Florida Margin of Victory. There is a market on whether Trump will win Florida by 8+ points (🔮38% odds). I’d buy that with Trump projected to be 9-12 points up. Based on my registration modeling I’d give him a 75% chance to exceed 8 points. You have all 67 counties in the state with a rightward shift, and Trump doing much better with Latino voters. I would love to see a market on if Florida will vote to the right of Texas, I think it will. It is also a bullish sign in favor of a Trump landslide in Florida that Milton could have been much worse and likely will not depress pro-Trump turnout to great extent.
Every piece of advice I gave that day was right on the money. Not long after that, I sank Ann Selzer’s ship and maintained Iowa would go to Trump by a ridiculous margin:
People all over the world were ignoring the legacy media and trusting the data. It is time to play this game again. Of course, the standard disclaimer exists - that I am not responsible if you don’t win. If you do win, you should tell me so I can brag about it on here.
One of the interesting stories about how I got involved in election integrity revolves around my own bets on Trump’s 2020 election chances. All of my research suggested larger Trump margins of victory in every Midwestern state he won in 2016, and I could triple my money by picking him in places like Pennsylvania or Wisconsin because gamblers were following along with the mainstream media’s lies.

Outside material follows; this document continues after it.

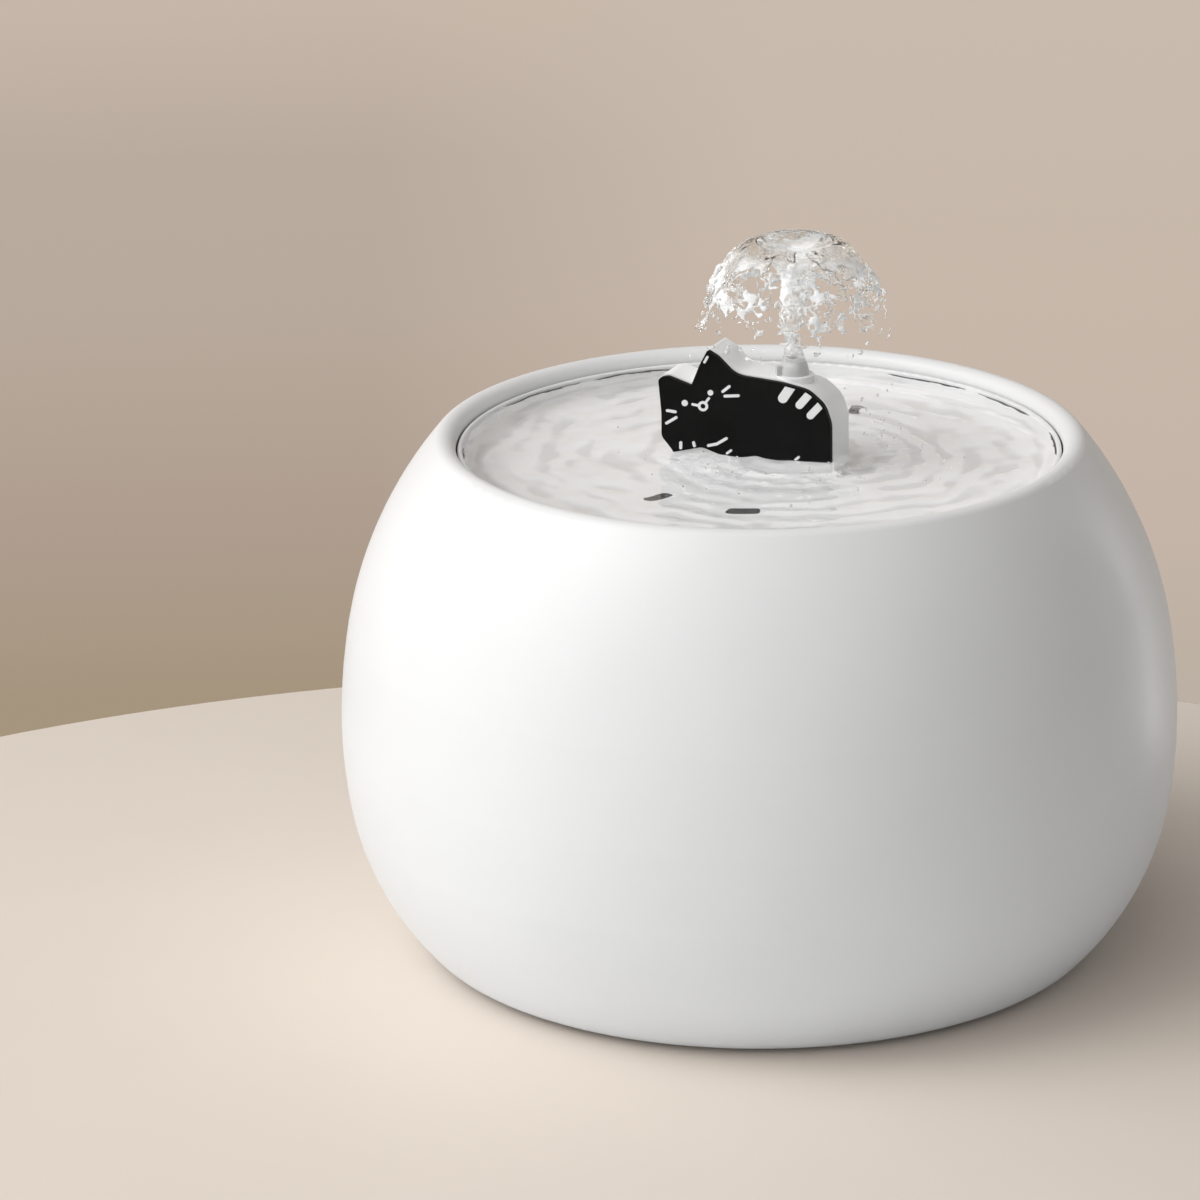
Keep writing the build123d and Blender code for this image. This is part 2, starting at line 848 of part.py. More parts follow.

I haven’t bet on any elections since then, but it is always interesting to take a look at the odds. Selzer knew that her bad Iowa poll would tank Trump’s odds nationally and most importantly, in Wisconsin, where there is high correlation with Iowa’s political dynamics.
WHY PEOPLE MAKE STUPID BETS
Personal bias and partisanship - “my party is the best party.”
Fallacy of consensus - “everyone I know is voting for this guy.” I had this taint my view of the 2012 election because just about every Army officer I was serving with couldn’t stand Barack Obama.
Ignoring history - my speciality is reminding you of history - like there having never before in a presidential election been a red Nevada with blue Arizona (so don’t believe polls suggesting it).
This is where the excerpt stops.